What is required >> In the listing below, locate the line that contains "obj.matrix_world = Matrix.Identity(4)" and the line that contains "return (*linear, 1.0)". Restate word for word those two lines and every line between them, and nothing else.

—————

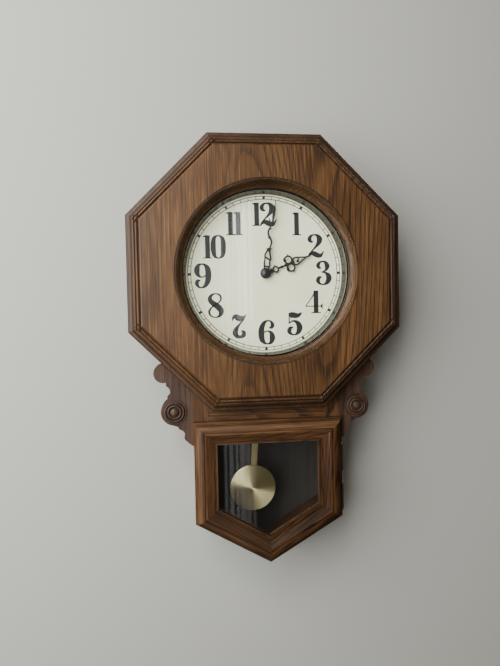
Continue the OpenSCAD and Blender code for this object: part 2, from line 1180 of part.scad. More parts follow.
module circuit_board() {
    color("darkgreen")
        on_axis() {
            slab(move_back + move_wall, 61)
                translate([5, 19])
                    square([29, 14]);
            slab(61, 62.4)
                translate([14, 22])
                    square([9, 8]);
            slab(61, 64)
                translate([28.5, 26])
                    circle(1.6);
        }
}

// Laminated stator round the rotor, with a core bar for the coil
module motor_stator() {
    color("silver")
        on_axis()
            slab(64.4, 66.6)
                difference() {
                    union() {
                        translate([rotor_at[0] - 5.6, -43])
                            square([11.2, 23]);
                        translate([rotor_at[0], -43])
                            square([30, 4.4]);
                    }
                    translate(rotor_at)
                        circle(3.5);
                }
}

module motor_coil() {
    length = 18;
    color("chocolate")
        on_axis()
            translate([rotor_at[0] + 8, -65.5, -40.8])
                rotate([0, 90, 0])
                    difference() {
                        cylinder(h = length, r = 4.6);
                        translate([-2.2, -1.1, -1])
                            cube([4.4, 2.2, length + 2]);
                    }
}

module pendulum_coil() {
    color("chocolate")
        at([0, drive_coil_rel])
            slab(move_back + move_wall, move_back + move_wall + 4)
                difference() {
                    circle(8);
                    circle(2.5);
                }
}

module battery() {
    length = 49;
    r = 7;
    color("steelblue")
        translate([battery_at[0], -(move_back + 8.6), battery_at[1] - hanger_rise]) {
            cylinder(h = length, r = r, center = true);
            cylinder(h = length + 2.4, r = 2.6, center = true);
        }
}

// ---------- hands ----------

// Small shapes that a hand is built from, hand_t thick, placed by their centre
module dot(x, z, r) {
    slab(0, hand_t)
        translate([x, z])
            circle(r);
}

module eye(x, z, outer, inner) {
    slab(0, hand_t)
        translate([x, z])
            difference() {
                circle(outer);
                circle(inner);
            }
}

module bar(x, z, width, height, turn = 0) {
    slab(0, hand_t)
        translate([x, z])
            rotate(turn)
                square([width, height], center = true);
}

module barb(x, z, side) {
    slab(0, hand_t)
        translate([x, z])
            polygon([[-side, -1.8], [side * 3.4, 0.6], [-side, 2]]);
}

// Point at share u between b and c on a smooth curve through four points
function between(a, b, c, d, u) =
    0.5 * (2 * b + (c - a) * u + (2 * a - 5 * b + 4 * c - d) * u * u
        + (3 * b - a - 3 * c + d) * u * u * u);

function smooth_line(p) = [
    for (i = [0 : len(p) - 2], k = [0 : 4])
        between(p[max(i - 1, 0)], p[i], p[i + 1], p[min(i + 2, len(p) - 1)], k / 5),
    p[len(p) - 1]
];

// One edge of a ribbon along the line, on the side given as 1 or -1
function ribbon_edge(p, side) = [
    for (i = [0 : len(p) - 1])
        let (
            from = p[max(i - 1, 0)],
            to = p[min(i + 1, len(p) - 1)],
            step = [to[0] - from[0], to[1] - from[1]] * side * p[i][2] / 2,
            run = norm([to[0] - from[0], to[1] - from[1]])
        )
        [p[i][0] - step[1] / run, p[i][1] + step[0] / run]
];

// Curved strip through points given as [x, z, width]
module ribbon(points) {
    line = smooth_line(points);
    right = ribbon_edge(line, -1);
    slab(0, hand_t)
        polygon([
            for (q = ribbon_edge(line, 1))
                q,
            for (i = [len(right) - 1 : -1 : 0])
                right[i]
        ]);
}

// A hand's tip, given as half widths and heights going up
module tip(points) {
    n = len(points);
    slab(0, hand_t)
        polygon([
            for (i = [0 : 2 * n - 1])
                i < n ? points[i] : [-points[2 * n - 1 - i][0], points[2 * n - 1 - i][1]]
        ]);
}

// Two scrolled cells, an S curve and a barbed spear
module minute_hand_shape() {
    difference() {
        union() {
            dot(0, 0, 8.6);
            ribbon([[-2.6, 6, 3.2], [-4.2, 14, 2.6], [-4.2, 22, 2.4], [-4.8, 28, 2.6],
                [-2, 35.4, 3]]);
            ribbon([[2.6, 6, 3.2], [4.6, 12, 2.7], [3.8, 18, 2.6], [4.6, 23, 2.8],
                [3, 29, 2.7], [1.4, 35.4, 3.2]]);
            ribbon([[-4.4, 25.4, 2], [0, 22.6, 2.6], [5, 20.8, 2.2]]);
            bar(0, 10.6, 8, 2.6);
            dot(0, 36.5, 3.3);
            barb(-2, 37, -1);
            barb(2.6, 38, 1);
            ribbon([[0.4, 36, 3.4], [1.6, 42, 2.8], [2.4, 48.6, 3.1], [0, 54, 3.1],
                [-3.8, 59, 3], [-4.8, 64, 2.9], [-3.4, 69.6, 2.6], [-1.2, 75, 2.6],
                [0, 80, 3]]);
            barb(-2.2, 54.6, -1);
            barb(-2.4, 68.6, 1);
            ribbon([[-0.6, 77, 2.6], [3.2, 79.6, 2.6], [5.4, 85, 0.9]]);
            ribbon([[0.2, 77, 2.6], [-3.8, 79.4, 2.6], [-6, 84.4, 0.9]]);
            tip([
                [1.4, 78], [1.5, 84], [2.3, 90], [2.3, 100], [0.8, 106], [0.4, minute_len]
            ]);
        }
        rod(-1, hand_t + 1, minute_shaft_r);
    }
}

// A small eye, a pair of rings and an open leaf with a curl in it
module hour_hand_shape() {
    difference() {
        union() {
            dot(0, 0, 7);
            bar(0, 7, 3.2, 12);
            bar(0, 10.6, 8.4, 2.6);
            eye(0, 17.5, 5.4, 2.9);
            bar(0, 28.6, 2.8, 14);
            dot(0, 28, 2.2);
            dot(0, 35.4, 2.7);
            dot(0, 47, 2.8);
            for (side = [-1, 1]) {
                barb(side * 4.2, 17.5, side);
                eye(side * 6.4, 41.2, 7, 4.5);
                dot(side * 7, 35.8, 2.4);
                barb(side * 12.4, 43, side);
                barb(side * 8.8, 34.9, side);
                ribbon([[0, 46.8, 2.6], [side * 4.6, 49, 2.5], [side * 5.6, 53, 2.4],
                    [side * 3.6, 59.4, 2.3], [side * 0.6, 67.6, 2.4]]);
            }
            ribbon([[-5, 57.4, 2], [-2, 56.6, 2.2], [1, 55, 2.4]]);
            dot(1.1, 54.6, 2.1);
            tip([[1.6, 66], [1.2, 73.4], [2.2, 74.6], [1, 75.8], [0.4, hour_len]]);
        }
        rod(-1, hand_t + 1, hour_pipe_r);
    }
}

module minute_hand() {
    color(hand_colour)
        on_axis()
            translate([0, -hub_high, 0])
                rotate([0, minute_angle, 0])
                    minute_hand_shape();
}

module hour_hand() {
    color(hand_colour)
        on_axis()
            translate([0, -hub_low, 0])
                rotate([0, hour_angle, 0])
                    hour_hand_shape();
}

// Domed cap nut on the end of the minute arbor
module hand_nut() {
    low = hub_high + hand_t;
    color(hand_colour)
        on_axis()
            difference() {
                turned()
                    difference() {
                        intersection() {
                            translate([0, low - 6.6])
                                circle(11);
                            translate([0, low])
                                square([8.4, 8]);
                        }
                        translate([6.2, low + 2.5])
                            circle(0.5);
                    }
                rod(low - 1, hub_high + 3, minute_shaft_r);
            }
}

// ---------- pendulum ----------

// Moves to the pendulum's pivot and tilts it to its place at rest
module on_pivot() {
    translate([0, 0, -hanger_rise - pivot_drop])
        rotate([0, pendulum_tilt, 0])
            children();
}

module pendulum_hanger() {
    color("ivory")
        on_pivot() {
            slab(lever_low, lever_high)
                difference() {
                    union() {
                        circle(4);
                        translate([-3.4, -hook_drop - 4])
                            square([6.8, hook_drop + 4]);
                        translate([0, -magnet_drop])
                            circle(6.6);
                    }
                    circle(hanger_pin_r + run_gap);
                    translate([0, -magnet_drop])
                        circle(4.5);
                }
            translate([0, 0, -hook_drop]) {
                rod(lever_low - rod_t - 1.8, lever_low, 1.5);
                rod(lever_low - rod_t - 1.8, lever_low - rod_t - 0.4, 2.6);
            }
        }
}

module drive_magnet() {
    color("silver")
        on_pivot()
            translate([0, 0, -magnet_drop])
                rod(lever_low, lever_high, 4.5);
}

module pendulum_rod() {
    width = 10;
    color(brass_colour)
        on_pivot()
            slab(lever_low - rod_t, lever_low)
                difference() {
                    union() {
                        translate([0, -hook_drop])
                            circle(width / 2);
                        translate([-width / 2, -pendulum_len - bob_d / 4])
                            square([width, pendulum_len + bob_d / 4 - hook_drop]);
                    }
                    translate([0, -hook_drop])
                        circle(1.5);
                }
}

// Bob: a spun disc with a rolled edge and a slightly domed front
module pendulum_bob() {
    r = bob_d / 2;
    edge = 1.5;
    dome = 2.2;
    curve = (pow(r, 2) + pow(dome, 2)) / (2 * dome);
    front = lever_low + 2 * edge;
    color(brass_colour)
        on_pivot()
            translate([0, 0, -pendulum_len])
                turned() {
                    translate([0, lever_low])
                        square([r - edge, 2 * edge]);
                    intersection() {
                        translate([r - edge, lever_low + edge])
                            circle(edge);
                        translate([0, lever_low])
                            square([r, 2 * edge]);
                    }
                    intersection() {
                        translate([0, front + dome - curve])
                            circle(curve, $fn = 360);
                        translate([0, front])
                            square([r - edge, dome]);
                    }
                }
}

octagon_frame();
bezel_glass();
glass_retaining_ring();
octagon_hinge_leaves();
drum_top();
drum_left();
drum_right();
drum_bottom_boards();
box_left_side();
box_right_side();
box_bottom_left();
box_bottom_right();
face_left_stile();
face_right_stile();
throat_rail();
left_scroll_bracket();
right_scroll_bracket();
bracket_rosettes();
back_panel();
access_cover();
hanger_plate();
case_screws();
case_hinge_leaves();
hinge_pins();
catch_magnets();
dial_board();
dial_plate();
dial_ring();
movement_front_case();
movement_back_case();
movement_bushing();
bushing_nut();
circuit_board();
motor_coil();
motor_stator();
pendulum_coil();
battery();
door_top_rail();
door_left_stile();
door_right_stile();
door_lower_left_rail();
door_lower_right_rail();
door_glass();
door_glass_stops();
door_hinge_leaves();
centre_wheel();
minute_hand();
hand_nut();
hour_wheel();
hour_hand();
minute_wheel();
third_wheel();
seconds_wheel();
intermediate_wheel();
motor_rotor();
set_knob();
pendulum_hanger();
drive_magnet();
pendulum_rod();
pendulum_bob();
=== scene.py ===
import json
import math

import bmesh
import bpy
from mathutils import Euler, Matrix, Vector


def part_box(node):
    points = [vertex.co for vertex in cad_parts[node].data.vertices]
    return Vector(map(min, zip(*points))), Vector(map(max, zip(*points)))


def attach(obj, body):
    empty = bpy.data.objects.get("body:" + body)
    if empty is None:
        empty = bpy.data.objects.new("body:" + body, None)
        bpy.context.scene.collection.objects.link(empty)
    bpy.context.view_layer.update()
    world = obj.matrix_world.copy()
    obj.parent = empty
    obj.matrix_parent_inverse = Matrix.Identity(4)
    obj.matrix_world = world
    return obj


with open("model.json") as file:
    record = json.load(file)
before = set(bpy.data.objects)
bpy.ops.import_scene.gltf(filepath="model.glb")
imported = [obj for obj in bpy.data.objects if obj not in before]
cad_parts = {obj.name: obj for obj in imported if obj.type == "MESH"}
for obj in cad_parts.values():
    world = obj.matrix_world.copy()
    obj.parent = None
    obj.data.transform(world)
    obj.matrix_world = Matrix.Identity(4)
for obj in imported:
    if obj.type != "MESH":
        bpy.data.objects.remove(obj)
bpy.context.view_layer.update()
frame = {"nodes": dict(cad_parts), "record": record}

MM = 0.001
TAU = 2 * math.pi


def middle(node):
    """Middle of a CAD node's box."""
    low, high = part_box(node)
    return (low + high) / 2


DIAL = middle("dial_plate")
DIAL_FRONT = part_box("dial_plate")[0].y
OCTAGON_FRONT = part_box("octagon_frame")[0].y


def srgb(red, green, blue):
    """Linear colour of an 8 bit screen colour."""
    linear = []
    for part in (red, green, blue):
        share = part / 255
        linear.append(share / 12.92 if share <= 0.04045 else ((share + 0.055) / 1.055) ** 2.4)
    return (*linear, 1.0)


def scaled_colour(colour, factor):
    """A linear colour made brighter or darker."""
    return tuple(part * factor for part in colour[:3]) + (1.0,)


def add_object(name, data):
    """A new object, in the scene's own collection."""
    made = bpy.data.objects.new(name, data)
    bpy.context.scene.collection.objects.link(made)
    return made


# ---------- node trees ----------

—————

Expected output >>
    obj.matrix_world = Matrix.Identity(4)
for obj in imported:
    if obj.type != "MESH":
        bpy.data.objects.remove(obj)
bpy.context.view_layer.update()
frame = {"nodes": dict(cad_parts), "record": record}

MM = 0.001
TAU = 2 * math.pi


def middle(node):
    """Middle of a CAD node's box."""
    low, high = part_box(node)
    return (low + high) / 2


DIAL = middle("dial_plate")
DIAL_FRONT = part_box("dial_plate")[0].y
OCTAGON_FRONT = part_box("octagon_frame")[0].y


def srgb(red, green, blue):
    """Linear colour of an 8 bit screen colour."""
    linear = []
    for part in (red, green, blue):
        share = part / 255
        linear.append(share / 12.92 if share <= 0.04045 else ((share + 0.055) / 1.055) ** 2.4)
    return (*linear, 1.0)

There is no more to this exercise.